One of our sons had just gotten out of the bath, he took it during halftime, not wanting to miss any of the game. I can't remember if he walked out of the bathroom into the living room while J Lo was on the pole or shaking her booty on stage, but right away, he turned around, left the room and asked me when the show would be over. I could sense how uncomfortable it made him and was glad he felt it, too.

We are so used to this culture where sex sells that somehow, we have become immune. I didn't turn it off; I just simply went into the kitchen to do something else. My husband didn't turn it off; he sat on the couch and did something on his phone. But our son, our 9-year-old little boy, knew. He knew it went against everything we have taught him thus far.

After the game, after getting the kids in bed, I picked up my phone to see what others thought of the game and halftime show. A friend had posted, "You cannot simultaneously champion girls and objectify women by gyrating nearly naked on a pole ..."

She shared a few other thoughts I wholeheartedly agree with, so I shared her post. I had more thoughts and feelings about last night's show and jumped on social media to see what others were thinking. So many people were praising the performers' bodies and how good they looked. Using the excuse that it’s not that big of a deal, people wear less on the beach or at the pool. While I don’t disagree with how great they looked, that isn’t the argument here. There is a huge difference in wearing something to go swimming and sexually strutting your stuff in front of millions on a pole and being praised for it.

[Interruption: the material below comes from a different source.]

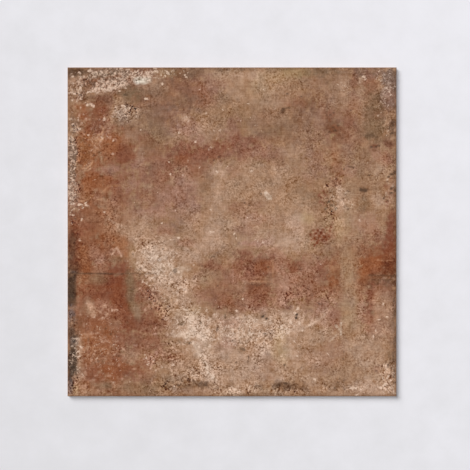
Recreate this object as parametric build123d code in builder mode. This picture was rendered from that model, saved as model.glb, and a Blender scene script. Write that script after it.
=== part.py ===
"""A square stone-look floor tile: one slab of dry-pressed stoneware, ground square on its sides.

The slab lies on its bed with the printed wear face up. The origin is the centre of the bed,
+Z points out of the wear face, and X and Y run along the sides. All sizes are in millimetres.
"""

from build123d import *
import os

# The slab.
side = 600.0
thickness = 10.0

# The edges that the grinding wheels leave: a fine arris round the wear face, a wider one round the bed.
face_arris = 0.8
bed_arris = 1.2

# The keyed bed. The die presses shallow pockets into it, and the ribs left between them grip the mortar.
pockets_per_side = 16
pocket_pitch = 36.0
rib_width = 4.0
pocket_depth = 0.6
pocket_draft = 45.0

pocket_mouth = pocket_pitch - rib_width


with BuildPart() as tile:
    with BuildSketch():
        Rectangle(side, side)
    extrude(amount=thickness)

    # The ground arrises round the face and the bed.
    chamfer(tile.faces().sort_by(Axis.Z)[-1].edges(), length=face_arris)
    chamfer(tile.faces().sort_by(Axis.Z)[0].edges(), length=bed_arris)

    # The pockets of the keyed bed, each narrowing towards its floor so that the die lets go.
    with BuildSketch():
        with GridLocations(pocket_pitch, pocket_pitch, pockets_per_side, pockets_per_side):
            Rectangle(pocket_mouth, pocket_mouth)
    extrude(amount=pocket_depth, taper=pocket_draft, mode=Mode.SUBTRACT)

tile.part.label = "tile"

os.makedirs("parts", exist_ok=True)
export_step(tile.part, "parts/tile.step")

print("tile", tile.part.bounding_box().size, "volume", round(tile.part.volume), "valid", tile.part.is_valid)
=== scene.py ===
import math

import bpy
import numpy as np
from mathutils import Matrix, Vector, noise


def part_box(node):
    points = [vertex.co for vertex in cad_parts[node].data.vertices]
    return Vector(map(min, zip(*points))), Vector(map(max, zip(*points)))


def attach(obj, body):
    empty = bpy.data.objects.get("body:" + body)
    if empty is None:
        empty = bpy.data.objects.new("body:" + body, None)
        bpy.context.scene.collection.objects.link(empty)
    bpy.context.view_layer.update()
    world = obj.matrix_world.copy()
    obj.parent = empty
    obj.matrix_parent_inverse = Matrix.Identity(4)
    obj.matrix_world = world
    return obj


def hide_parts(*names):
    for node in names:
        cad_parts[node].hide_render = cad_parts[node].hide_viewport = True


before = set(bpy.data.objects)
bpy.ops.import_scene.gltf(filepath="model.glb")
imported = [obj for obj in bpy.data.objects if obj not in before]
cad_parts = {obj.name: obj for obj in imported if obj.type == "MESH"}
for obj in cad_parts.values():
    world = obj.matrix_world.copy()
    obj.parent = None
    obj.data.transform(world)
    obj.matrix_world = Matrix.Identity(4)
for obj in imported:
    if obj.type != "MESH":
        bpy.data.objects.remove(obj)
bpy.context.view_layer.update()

# The printed face
# A matt glaze printed like worn terracotta and fired into the slab, so it is a finish and not a piece.
# The painted layers further down give its colours, and this gives the grain, the salts and the pits.

mm = 0.001
low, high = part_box("tile")
side = high.x - low.x
thickness = high.z - low.z


def linear(hex_colour):
    """An sRGB hex colour as the linear RGBA that Blender's sockets hold."""
    channels = [int(hex_colour[i:i + 2], 16) / 255 for i in (1, 3, 5)]
    return tuple(c / 12.92 if c <= 0.04045 else ((c + 0.055) / 1.055) ** 2.4 for c in channels) + (1.0,)


def add(tree, kind, inputs=None, **settings):
    """Adds a node. An input takes a value, or the output or the node that feeds it."""
    node = tree.nodes.new(kind)
    for name, value in settings.items():
        setattr(node, name, value)
    for name, value in (inputs or {}).items():
        if isinstance(value, bpy.types.Node):
            value = next(output for output in value.outputs if output.enabled)
        if isinstance(value, bpy.types.NodeSocket):
            tree.links.new(value, node.inputs[name])
        else:
            node.inputs[name].default_value = value
    return node


def grain(width_mm, octaves, share, gain=1.0, shift=(0.0, 0.0, 0.0), stretch=(1.0, 1.0, 1.0), curl=0.0):
    """Noise about 0, two thirds of it within the gain, with its widest spots that wide."""
    spread = add(tree, "ShaderNodeMapping", {"Vector": place, "Location": shift, "Scale": stretch})
    settings = {"Vector": spread, "Scale": 1 / (width_mm * mm), "Detail": octaves, "Roughness": share}
    raw = add(tree, "ShaderNodeTexNoise", {**settings, "Distortion": curl})
    about = {"From Min": 0.5, "From Max": 0.591, "To Max": gain}
    return add(tree, "ShaderNodeMapRange", {"Value": raw, **about}, clamp=False)


# Matt glaze on pressed stoneware: rough and dry to the eye, with lime specks and small dark pits.
glaze = bpy.data.materials.new("printed_matt_glaze")
glaze.use_nodes = True
tree = glaze.node_tree
tree.nodes.clear()
place = add(tree, "ShaderNodeTexCoord").outputs["Object"]
ground = add(tree, "ShaderNodeAttribute", attribute_name="print_colour").outputs["Color"]
marks = add(tree, "ShaderNodeAttribute", attribute_name="print_marks").outputs["Vector"]
marks = add(tree, "ShaderNodeSeparateXYZ", {"Vector": marks})
salting_here, pitting_here, graining_here = marks.outputs["X"], marks.outputs["Y"], marks.outputs["Z"]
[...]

How are we missing the bigger picture as a culture?

We can't say we want to empower women yet degrade them.

We can't say we want our girls to have a healthy body image yet continue to applaud a certain body type and behavior.

We can't say we want our sons to respect women yet continue to be immune to how we've come to disrespect them ourselves.

Did you know that the Super Bowl is one of the biggest targets for sex trafficking?

We can't fight against sex trafficking, yet we continue to play a part in sex selling. We are glorifying it.

When we praise performers on their bodies and looks, using that as an argument as to why the show was amazing, we only pour gasoline on a sickening industry, fueling the fire.

I'm all for girl power. I have a 6-year-old daughter. I want her to strive for the stars. I want her beauty to shine, illuminating that.

But beauty and girl power isn't about provocatively dancing half-dressed.

Do you know what would have been excellent and empowered other women and our daughters in that historical moment last night as two females shared the stage? To use their talents, giftings, and voices instead of oversexualizing their performance.

As the audience, we must stop glorifying performances such as those, or we, too are the problem.